After winning over the plebians with false promises of debt relief, Catiline and his fellow conspirators -- mostly patricians holding various grudges against the Senate -- raised an army against Rome. The conspiracy was crushed when Cicero read to the Senate some intercepted letters which proved the plot's existence. Julius Caesar made an eloquent oration in which he begged for merciful treatment of the conspirators. Cato demanded the death penalty.

Catiline was an aristocrat who thought he could purchase the allegiance of the common people. Caesar was a populist who knew how to further his ambitions by appealing to the lower classes. Cato -- stoic, abstemious, learned and thoroughly republican -- stood against both.

Cato killed himself when the Roman Republic ended. He refused to live in a world ruled by Julius Caesar.

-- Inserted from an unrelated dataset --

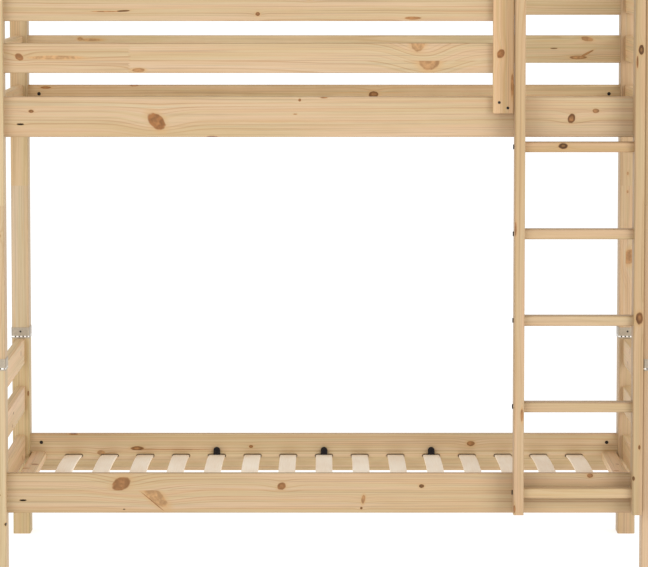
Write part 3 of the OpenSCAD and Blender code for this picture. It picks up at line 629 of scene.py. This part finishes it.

Here, I think, we may see the problem with Hamilton's faith that his newborn American republic would hold. The history of Rome proves that democracy's end is not "incredible." Cato died. Caesar became a dictator and a "deity."

1 comment:

Stephen Morgan said...

I come not to damn Caesar, but to praise him. Forged in the fires of the Optimates' hatred for the Roman people he only ever worked for the good of the people of Rome. Ultimately he was killed not to protect the Republic, for he was the greatest of Republicans, but to defend the injustices which doomed the Republic. Killed by the very men he had spared when a tyrant would have quite wisely disposed of them as the filth they were. The only thing he has in common with Trump is a well known fondness for Jews.

Cataline was just a normal reformer who tried to do things without an army at his back and ended up fleeing for his life to the only people who might be able to help him, an army of dissatisfied veterans who were demanding what they government had promised them.

Cato was just a hypocrite who was happy to abandon his Republican virtues as soon as a denarius was at stake. He's the Trump here.